You’ll also want to set up an investment review schedule to assess your index funds’ performance. During these reviews, which are usually no more than once or twice a year, you can also rebalance your portfolio to make sure your asset allocation is still in check to help you reach your goals.
If you’d prefer not to worry about this routine maintenance, you might consider opening your accounts with a robo-advisor, which will manage and rebalance a portfolio of diversified, low-cost index funds for you. While convenient, robo-advisors do cost more than a DIY approach to index fund investing, even if this is still a fraction of a traditional financial advisor’s rate.
7. Consider Your Exit Strategy
No one holds onto an investment forever, so it’s smart to think about when you’ll sell your shares. If you hold your index funds in a taxable brokerage account where you’re liable for capital gains taxes on your earnings, look at how long you’ve owned the index fund you want to sell.
Investments owned for less than one year are subject to short-term capital gains taxes equal to your regular income tax rate. But if you’ve held an investment for at least a year, you’ll only pay long-term capital gains tax, which should be lower than your regular income tax rate. With that in mind, you may be able to minimize your tax burden if you’re able to delay cashing out on an investment until you’ve had it for at least a year.

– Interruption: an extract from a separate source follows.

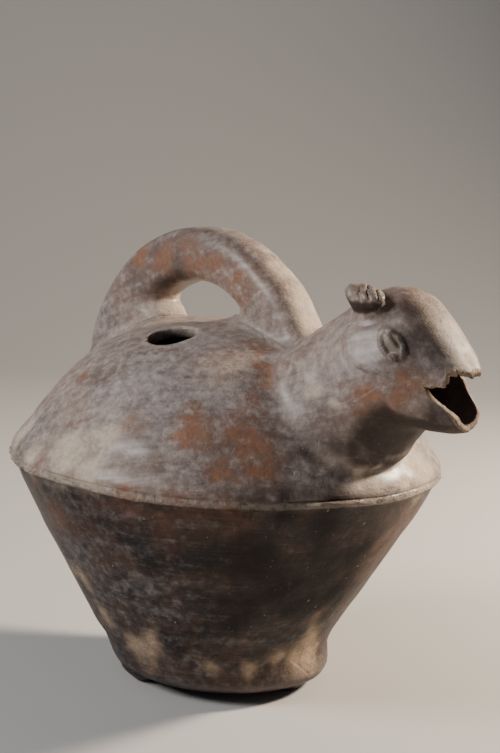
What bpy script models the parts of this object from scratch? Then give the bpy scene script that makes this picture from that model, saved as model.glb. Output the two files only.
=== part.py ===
"""Hollow clay pot: a keeled body on three small feet, a loop handle, a filling hole and a spout shaped as an
animal's head with a broken-off muzzle. The pot is one piece of fired clay.

Metres. The origin is the middle of the base's underside, +X is the way the head looks, and +Z is up.
"""
import bmesh
import bpy
from math import cos, exp, hypot, pi, radians, sin
from mathutils import Matrix, Vector

# Body
RIDGE_RADIUS = 0.1200      # widest part of the body
RIDGE_HEIGHT = 0.1225      # the ridge's middle above the underside
DOME_RISE = 0.0759         # top of the dome above the ridge
DOME_POWER = 3.05          # how flat the dome's top is: 2 is round, more is flatter
SHOULDER_START = 0.90      # share of the radius where the dome turns down into the shoulder
SHOULDER_DIVE = (0.027, -0.059)    # the way the shoulder leaves the dome, as shares of the radius
SHOULDER_LAND = (-0.003, 0.054)    # and the way it comes down on the ridge
CREASE_DEPTH = 0.0012      # line pressed in under the shoulder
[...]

If you have index funds in a retirement account, on the other hand, you don’t have to worry about any capital gains taxes as long as you aren’t withdrawing money from your retirement account. You can buy and sell as much as you want within the confines of your 401(k) or IRA without incurring tax consequences. The challenge with taxes comes when you start taking money out of these accounts. To decrease your tax burden on any retirement distributions, you’ll probably want to meet with a financial advisor or tax professional to strategize ways to minimize your taxable income each year.